Mourning, that typically private emotional act, will go public in Pujol’s performance Memorial Gestures: Mourning and Yearning in the Rotunda at the Chicago Cultural Center at 10 a.m. on October 9th. Pujol and five other performing artists will embody gestures of mourning in a 12-hour performance. Trevor Martin, Director of Exhibitions in the Department of Exhibitions and Events/Exhibition Studies, and alum Sara Schnadt collaborated on the piece. Other SAIC students are also involved.

“He just has this really open process,” Martin said of working with Pujol. “He knows his practice. He knows his work. He’s really open and generous about making his thought process transparent.”

Pujol’s recent pieces explore the search for transcendence. But despite his Catholic upbringing in Puerto Rico (He was born in Havana, Cuba in 1957) and his four years as a monk, Pujol winces to hear his work called spiritual, citing the word’s anti-intellectual inference. “I am interested in how, regardless of your culture, race, religion, everyone is interested in transcendence,” he said. “My work is interested in how the human being is framed by different ideologies and how sometimes both the body and the person’s self are consumed by that.”

Pujol uses the word “containment” to describe the gestures in Mourning and Yearning, emphasizing the performance will be neither sentimental nor melodramatic. Pain and suffering, after all, are difficult to articulate, he said, adding that he’s not interested in high drama but in expressing the complexity of sadness. Ultimately, the performance cannot be consumed, Pujol said, in part because of its duration. He hopes the silence and beauty in the piece moves the audience to reflect. “It’s slow, and so once you get beyond the first impression, then you realize that something is meant to happen inside of you.”

The performance will make specific use of the Grand Army of the Republic Rotunda inside the Cultural Center. Actors will occupy six squares on the chessboard-like floor, and the lights from the ceiling and floor will frame the piece. “I’m someone who responds very much to places, landscapes,” Pujol said. Indeed, his most recent Boston-based work also drew from its surroundings — his work The Water Cycle centered on several walks along the Boston Harbor and nearby islands for the Institute of Contemporary Art, Boston. In this work Pujol was “The Water Carrier,” a silent, thoughtful character who filled glasses from each destination he visited.

Carole Anne Meehan, who curated the Boston performance, said there had been magical moments witnessed by audience members who walked with Pujol. “The work rewards quite well the audience member who commits the time and physical energy.”
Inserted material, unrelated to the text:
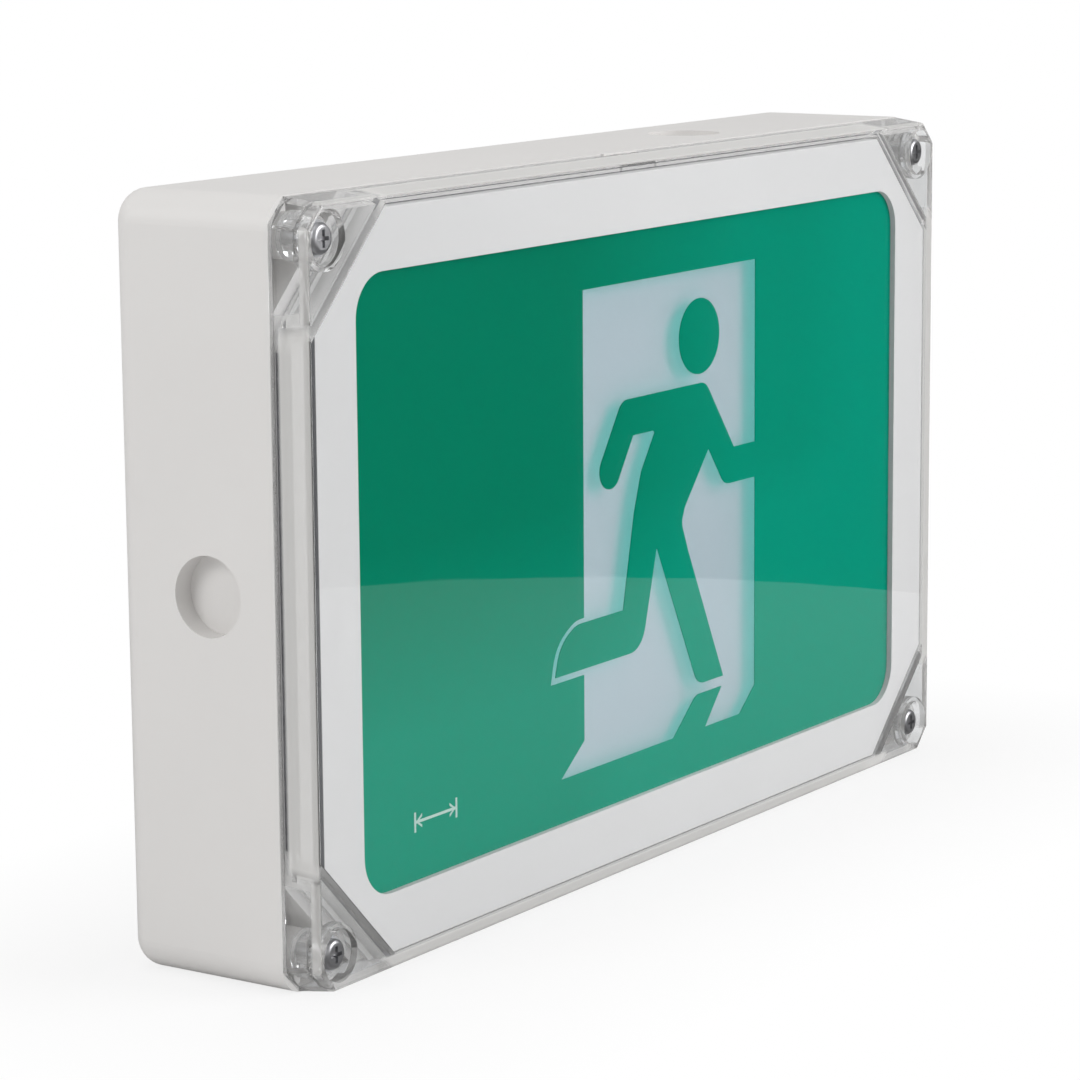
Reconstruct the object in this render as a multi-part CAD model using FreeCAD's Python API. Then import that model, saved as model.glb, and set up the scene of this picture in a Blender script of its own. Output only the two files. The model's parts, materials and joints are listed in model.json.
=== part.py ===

Pujol hopes the audience will receive a specific type of reward in viewing his Chicago piece. He intends to make a space where feeling really sad is finally accepted.

Ernesto Pujol, Memorial Gestures: Mourning and Yearning at the Rotonda, Chicago Cultural Center, G.A.R. Rotunda, 78 E Washington Street, 10 a.m. to 10 p.m. on Oct. 9th. This performance is followed by a discussion with Ernesto Pujol organized by the Betty Rymer Gallery, 4:30 p.m. Oct. 10, Room 110 (lower level), 280 S. Columbus Drive.